Die weiteren Ergebnisse legen einen Zusammenhang zwischen dem Konsum alternativer Medien und „Verschwörungstheorien“ sowie einen Zusammenhang zwischen diesen Theorien und der Bereitschaft zu Protest und Gewalt nahe. Diese wiederum sei bei Männern stärker ausgeprägt als bei Frauen. Insgesamt werde von den Bürgern unterschätzt, wie verbreitet „Verschwörungstheorien“ in der Bevölkerung seien. 

Geframte Resultate

Bemerkenswert an dieser Umfrage sind weniger die Ergebnisse. Bemerkenswert ist der Rahmen, in welchem das King’s College sie präsentiert. Geboten wäre wissenschaftliche Neutralität, was es ausschlösse, das Ganze unter dem nicht wertfreien und zudem undefinierten Begriff „Verschwörungstheorie“ zu analysieren. Es hätte zumindest ein charakteristisches Merkmal genannt werden müssen. So hat zum Beispiel Statista in einer Umfrage einfach gefragt, inwiefern die Befragten der Aussage zustimmen, dass geheime Mächte die Welt steuern. Hier könnte man von einer näherungsweise wertfreien und aussagekräftigen Definition sprechen. Sie schließt nichtgeheime Pläne – zum Beispiel den „Great Reset“ – aus. Die Items der britischen Erhebung fassen jedoch alles Mögliche unter dem Begriff zusammen.

Wer nun beispielsweise gemäß den öffentlichen Bekundungen von Klaus Schwab und dem Weltwirtschaftsforum (WEF) annimmt, dass letzteres eine neue Weltordnung schaffen will, die mit Einschränkungen der bürgerlichen Freiheiten verbunden wäre, wird in der Umfrage womöglich dem entsprechenden Punkt zustimmen, obwohl er gar nicht annimmt, dass diese Pläne geheim und damit verschwörerisch im oben genannten Sinne sind. Denn die Formulierung des Punkts lautet: „Der ‘Great Reset’ … ist eine Verschwörung, um eine totalitäre Weltregierung zu erzwingen.“ Es gibt keine Möglichkeit, dem zweiten Teil der Aussage zuzustimmen, ohne auch dem ersten zuzustimmen.

In der Präsentation wird offen über inhaltliche Wahrheit entschieden. So werden die Bürger implizit dafür gelobt, Klimawandel und Impfungen „richtig“ einzuschätzen. Die Überschrift zu dem entsprechenden Ergebnis lautet: „Dennoch anerkennt die Mehrheit die wichtigen Realitäten des Klimawandels und der Pandemie.“ Das King’s College urteilt hier nicht nur über die Wirklichkeit, sondern auch noch über die Wichtigkeit bestimmer Aspekte derselben.

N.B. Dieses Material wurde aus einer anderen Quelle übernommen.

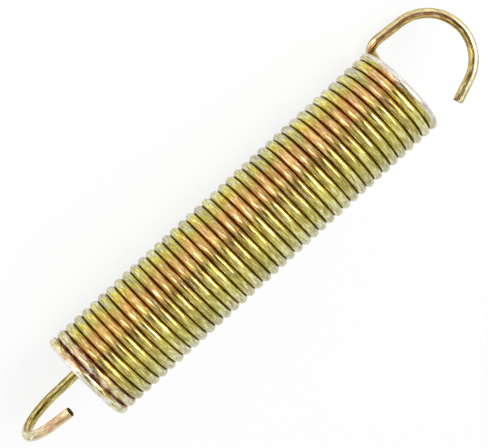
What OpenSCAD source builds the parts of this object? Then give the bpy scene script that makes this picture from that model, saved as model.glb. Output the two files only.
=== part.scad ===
// Extension spring, close wound right-handed from one length of round wire, with an open
// side hook bent up from the last turn at each end. It lies along X on its coil, with the
// root of a hook on either side of the line that it rests on, so that it can't roll away.

/* [Wire] */
// Diameter of the spring wire
wire_d = 2.5; // [2:0.1:2.5]

/* [Coil] */
// Mean diameter of the coil, measured between wire centres
coil_mean_d = 22.5; // [20:0.5:28]
// Whole turns in the coil
turns = 40; // [4:1:48]
// Distance along the coil from one turn to the next
pitch = 2.592; // [2.592:0.018:2.79]

/* [Hooks] */
// Angle that the wire runs on round the coil past its last whole turn
hook_wrap = 10.97; // [8:0.01:20]
// Length of straight wire that leaves the coil on a tangent
root_feed = 3.1; // [2.6:0.1:3.6]
// Roll of the wire before the root bend; at 90 the leg would be square to the radius
root_roll = 86; // [84:0.5:90]
// Mean radius of the root bend, which turns the wire up into the leg
root_bend_r = 3; // [2.6:0.1:3.4]
// Angle of the root bend, a little past square so that the leg leans in
root_bend_angle = 92.25; // [90:0.25:94]
// Length of the straight leg between the root bend and the bow
leg_length = 6.5; // [3:0.5:20]
// Roll of the wire before the first bow, which brings the bow over the middle of the coil
first_bow_roll = -64.2; // [-66:0.1:-56]
// The same roll at the second hook, which is bent by hand and differs a little
second_bow_roll = -61.5; // [-66:0.1:-56]
// Mean radius of the bow
bow_r = 11.1; // [9:0.1:13]
// Angle through which the bow is bent
bow_angle = 154.77; // [130:0.01:180]
// Length of the straight end past the bow
tip_length = 5.9; // [2:0.1:8]

/* [Hidden] */
$fn = 32;
wire_colour = "darkkhaki";

coil_r = coil_mean_d / 2;
half_turns = 2 * turns;
climb = pitch / 2;
tilt = asin(climb / coil_mean_d);
coil_length = half_turns * climb;

// How the first hook and then the second are formed from the end of the whole turns. A step is
// a straight feed, a roll about the wire's own line, then the radius and the angle of a bend
// to the left.
hook_steps = [
    for (bow_roll = [first_bow_roll, second_bow_roll])
        each [
            [0, 0, coil_r, hook_wrap],
            [root_feed, root_roll, root_bend_r, root_bend_angle],
            [leg_length, bow_roll, bow_r, bow_angle],
            [tip_length, 0, bow_r, 0]
        ]
];
steps_per_hook = len(hook_steps) / 2;

// Wire along Y from the origin
module straight(length) {
    rotate([-90, 0, 0])
        cylinder(h = length, d = wire_d);
}

// Wire bent round the Z axis, from the X axis on
module bend(bend_r, angle) {
    rotate_extrude(angle = angle)
        translate([bend_r, 0])
            circle(d = wire_d);
}

// The frame of one half turn of the coil, tilted by just enough to climb to the next, so that
// half turns meet in the same disc and run on in the same direction
module at_half_turn(i) {
    translate([0, 0, (i + 0.5) * climb])
        rotate([0, 0, 180 * i])
            rotate([0, tilt, 0])
                children();
}

// The frame at the end of the whole turns, where the first step of a hook starts
module at_hook(first) {
    at_half_turn(first ? 0 : half_turns - 1)
        rotate(first ? [180, 0, 0] : [0, 0, 180])
            translate([coil_r, 0, 0])
                rotate([0, tilt, 0])
                    children();
}

// The frame in which bend i of a hook turns about Z, after the earlier steps and its own feed
// and roll
module at_bend(i) {
    if (i % steps_per_hook == 0)
        along_step(i)
            children();
    else
        at_bend(i - 1)
            rotate([0, 0, hook_steps[i - 1][3]])
                translate([hook_steps[i - 1][2], 0, 0])
                    along_step(i)
                        children();
}

module along_step(i) {
    translate([0, hook_steps[i][0], 0])
        rotate([0, hook_steps[i][1], 0])
            translate([-hook_steps[i][2], 0, 0])
                children();
}

// The wire that step i of a hook forms: its bend, and the straight before it
module hook_piece(i) {
    at_bend(i) {
        if (hook_steps[i][3] > 0)
            bend(hook_steps[i][2], hook_steps[i][3]);
        if (hook_steps[i][0] > 0)
            translate([hook_steps[i][2], -hook_steps[i][0], 0])
                straight(hook_steps[i][0]);
    }
}

// The half turns of the coil, then the steps of the first hook and of the second, in one run
// so that all are joined at once
module wire_piece(i) {
    step = i - half_turns;
    if (i < half_turns)
        at_half_turn(i)
            bend(coil_r, 180);
    else
        at_hook(step < steps_per_hook)
            hook_piece(step);
}

module spring_wire() {
    color(wire_colour)
        translate([-coil_length / 2, 0, coil_r + wire_d / 2])
            rotate([0, 90, 0])
                for (i = [0 : half_turns + len(hook_steps) - 1])
                    wire_piece(i);
}

spring_wire();
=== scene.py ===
"""A close wound extension spring of yellow passivated wire with an open side hook at each end.

It lies along X on its coil, with the root of a hook on either side of the line it rests on.
Shapes are worked out in millimetres and put into the meshes in metres.
"""
import bmesh
import bpy
import numpy as np
from mathutils import Matrix, Vector


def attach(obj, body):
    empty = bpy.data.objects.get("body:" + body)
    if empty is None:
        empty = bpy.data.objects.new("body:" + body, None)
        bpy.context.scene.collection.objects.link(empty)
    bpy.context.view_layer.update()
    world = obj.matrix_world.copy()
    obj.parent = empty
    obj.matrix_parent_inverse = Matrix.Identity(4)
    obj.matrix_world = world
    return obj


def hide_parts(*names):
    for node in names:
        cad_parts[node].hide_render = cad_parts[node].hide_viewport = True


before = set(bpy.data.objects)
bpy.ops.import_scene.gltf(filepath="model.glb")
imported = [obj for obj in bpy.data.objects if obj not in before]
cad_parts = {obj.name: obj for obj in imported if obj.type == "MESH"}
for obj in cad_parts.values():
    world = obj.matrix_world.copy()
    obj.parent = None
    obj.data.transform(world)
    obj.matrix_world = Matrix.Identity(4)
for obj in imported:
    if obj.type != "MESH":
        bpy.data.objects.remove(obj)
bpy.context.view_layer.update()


# Camera: a long lens looks down on the spring from one side, and is turned so that the coil
# runs from the lower left of the picture to the upper right.

MM = 0.001
camera_at = Vector((-6.262, 352.202, 299.181)) * MM
camera_aim = Vector((0.957, 2.508, 12.5)) * MM
picture_up = Vector((0.675458, 0.475791, -0.563364))

lens = bpy.data.cameras.new("long_lens")
lens.sensor_width = 36
lens.lens = 139.2
lens.clip_start = 0.05
camera = bpy.data.objects.new("camera", lens)
bpy.context.collection.objects.link(camera)
bpy.context.scene.camera = camera
back = (camera_at - camera_aim).normalized()
right = picture_up.cross(back).normalized()
turned = Matrix((right, back.cross(right), back)).transposed()
camera.matrix_world = Matrix.Translation(camera_at) @ turned.to_4x4()


# Spring wire: one length of round spring steel, coiled close on a mandrel. The end of the last
# turn on each side is bent up into a leg, rolled into an open bow and sheared off.

wire_r = 1.25
coil_r = 11.25
turns = 40
pitch = 2.592
level_turns = 1.2       # turns at each end that are level where they meet the floor, as in the solid
even_after = 12.0       # turns further in by which the coil climbs evenly
flattened = 0.032       # how much wider than round the wire is where coiling has spread it
round_for = 20.0        # degrees from each end over which it gets that wide
squeeze = 0.99834       # cosine of the angle at which each half turn of the solid climbs
axis_height = coil_r + wire_r

# Each hook: the coil goes on by some degrees, the wire runs straight to the root, is rolled
# about itself and bent up there, runs on as the leg, is rolled again and bent into the bow,
# and ends in a straight tip
hook_wrap = 10.97
root_feed, root_roll, root_r, root_bend = 3.1, 86.0, 3.0, 92.25
leg_length = 6.5
first_bow_roll, second_bow_roll = -64.2, -61.5
bow_r, bow_bend = 11.1, 154.77
tip_length = 5.9
first_slant, second_slant = 0.05, -0.04     # slope of each sheared end

# The mesh has this many rings in a turn of the coil, rings at most this far apart on the
# hooks, and this many points on a ring
rings_per_turn = 72
straight_spacing, bow_spacing, root_spacing = 0.8, 0.9, 0.45
sides = 24
ring_angles = np.radians(np.arange(sides) * 360.0 / sides)


def unit(v):
    """Vectors along the last axis of v, each divided by its length."""
    return v / np.linalg.norm(v, axis=-1, keepdims=True)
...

Es hätte auch gleich schreiben können, die Mehrheit der Bürger sei insgesamt brav und bleibe bei den großen Themen auf Linie.

Neutral lässt sich der Umfrage nur entnehmen, dass ein gewisser Anteil der Bevölkerung sich aufgrund von Misstrauen bei alternativen Medien informiert und nicht mit den regierungskonformen Narrativen übereinstimmt. Das King’s College bietet die Resultate der Presse jedoch in einer mundgerecht „geframten“ Form an, die auf identische Weise medial verbreitet werden. Damit festigt es jene Narrative. Der Verdacht, dass es mit wissenschaftlicher Autorität eine Rechtfertigung schaffen will, Regierungskritiker zu delegitmieren und alternative Medien zu zensieren, würde in diesem Rahmen ebenfalls als „Verschwörungstheorie“ gelten. Ein perfekter Zirkel.